The board and management company (hereinafter "defendants", unless otherwise specified) argue they are entitled to summary judgment as a matter of law on the basis that it did not owe plaintiff a duty to keep her safe from unforeseeable criminal acts. Defendants maintain that plaintiff does not know, and cannot prove, how the alleged burglar got into her apartment. Although plaintiff contends the burglar was an intruder, defendants allege he or she could have been let into the building by another tenant.
Defendants question whether plaintiff's apartment was really burglarized because there was no forced entry and the bottom lock (according to plaintiff) was locked, but not the top. Defendants contend that not only should she have locked both locks, she should have put her valuables ($500,000 worth of jewelry) in the apartment's wall safe when she left the apartment. Defendants contend that the bottom lock might have been working fine, but someone had a key. Thus, defendants contend plaintiff was the sole proximate cause of the events that resulted in her damages.
Plaintiff has hired a private investigator ("Pepe") who investigated the burglary by, among other things, visiting the building, interviewing persons on staff and construction workers who were completing work at the building. Pepe states that the building's manager ("Ferrer") demonstrated how easy it is to open the apartment door with a credit card or wire. Pepe opines this is why there were no signs of forced entry, though plaintiff locked the bottom lock on the door. Pepe also states the video storage system had malfunctioned and Ferrer discovered there was no recorded footage of the day of the burglary. Pepe observed that construction workers regularly disarmed the alarm system in the building to avoid false alarms.
Defendants contend that the memo they sent to all residents on April 7, 2007 notifying residents to lock their doors and take extra precautions to keep themselves safe, should have prompted plaintiff to be more careful of her personal belongings.
Discussion
A movant seeking summary judgment in its favor must make a prima facie showing of entitlement to judgment as a matter of law, tendering sufficient evidence to eliminate any material issues of fact from the case (Winegrad v. New York Univ. Med. Ctr., 64 N.Y.2d 851, 853). The evidentiary proof tendered, however, must be in admissible form (Friends of Animals v. Assoc. Fur Manufacturers, 46 N.Y.2d 1065). Furthermore, all the evidence must be viewed in the light most favorable to the party opposing the motion and all reasonable inference must be resolved in that party's favor (Udoh v. Inwood Gardens, Inc., 70 A.D.3d 563 [1st Dept 2010]).
Once met, this burden shifts to the opposing party who must then demonstrate the existence of a triable issue of fact. Alvarez v. Prospect Hosp., 68 N.Y.2d 320, 324 (1986); Zuckerman v. City of New York, 49 N.Y.2d 557 (1980).
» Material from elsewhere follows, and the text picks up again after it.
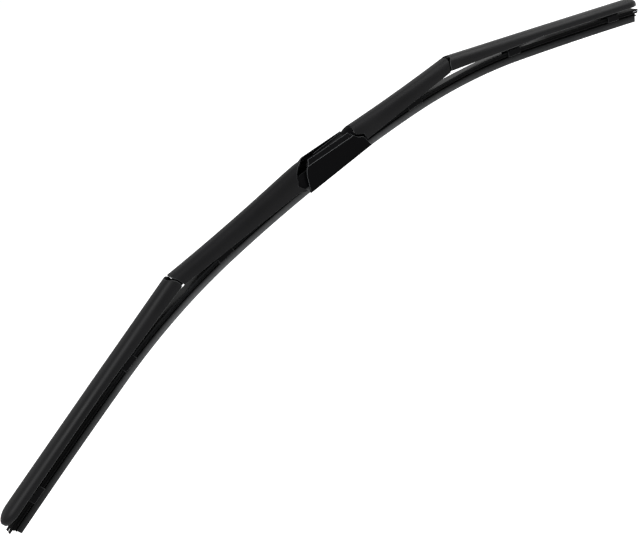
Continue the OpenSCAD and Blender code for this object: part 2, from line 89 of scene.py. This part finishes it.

Landlords have common-law duty to take minimal precautions to protect tenants from foreseeable harm, including foreseeable criminal conduct by third persons (Mason v. U.E.S.S. Leasing Corp., 96 N.Y.2d 875). Therefore any argument that the landlord is not the guarantor of the safety of plaintiff or her property is only a partial recitation of the law. Furthermore, liability is governed by the standard of reasonable care under the circumstances (Mason v. U.E.S.S. Leasing Corp., supra). Thus, where there have been prior incidents of criminal conduct of the same type or the same location this may establish plaintiff's claim that the danger was forseeable.
According to plaintiff, there were a total of 8 reported burglaries in this building in a very short period time before her apartment was burglarized. She claims that she heeded management's warning (the memo) to take precautions with locking her apartment door. Plaintiff contends that despite those precautions, her apartment was burglarized and that this was because the locks were flimsy and there was inadequate security.
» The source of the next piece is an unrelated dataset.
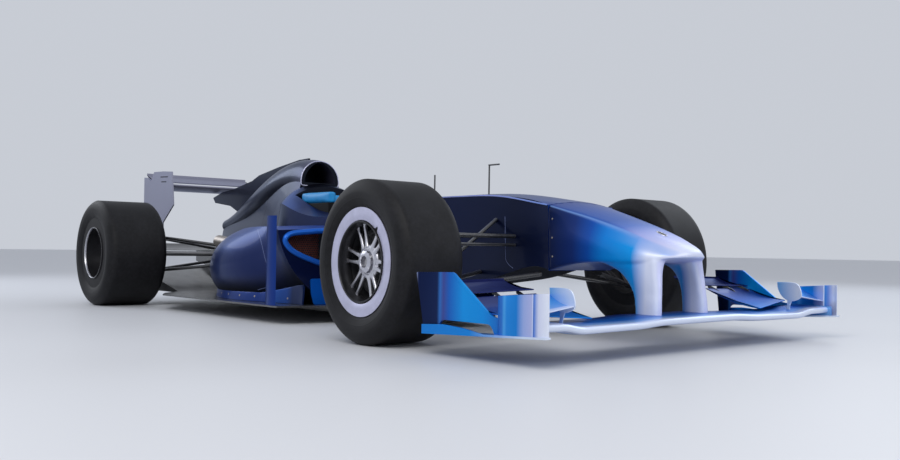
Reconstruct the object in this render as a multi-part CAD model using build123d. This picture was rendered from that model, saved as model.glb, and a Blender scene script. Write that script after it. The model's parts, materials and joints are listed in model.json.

Though defendants disbelieve plaintiff's account of what happened and they claim it was plaintiff's "fault" her jewelry was stolen, there are disputed and unresolved issues of fact that must be decided by the trier of fact. Among the disputed issues are whether plaintiff's apartment was burglarized and if so, whether defendant took reasonable steps to kept the building safe in light of these prior incidents (Udoh v. In wood, 70 AD3d 563 [1st Dept 2010]: Wavburn v. Madison Land Limited Partnership, 282 AD2d 301 [1st Dept 2001]). Plaintiff has come forward with evidence that the video security system in the building was not properly set up and that the construction workers working at the building had a habit of deactivating alarmed doors while they were working. These claims raise triable issues of fact whether the building was secure and whether defendants took reasonable steps to keep the premises safe. Although defendants disbelieve plaintiff's claim, that her apartment was burglarized. The issue of what security-measures defendants should have undertaken is question of fact for the trier of fact to decide as well (Allan v. Helmsey-Spear, Inc., 50 NY2d 507).
Having failed to prove that they are entitled to summary judgment as a matter of law, defendants' motion is denied. Since the note of issue was filed, this case is ready to be tried. Therefore, plaintiff shall serve a copy of this decision on the office of Trial Support so that the case can be scheduled for trial.
Any relief that has not been expressly addressed is hereby denied.
This constitutes the decision and order of the court.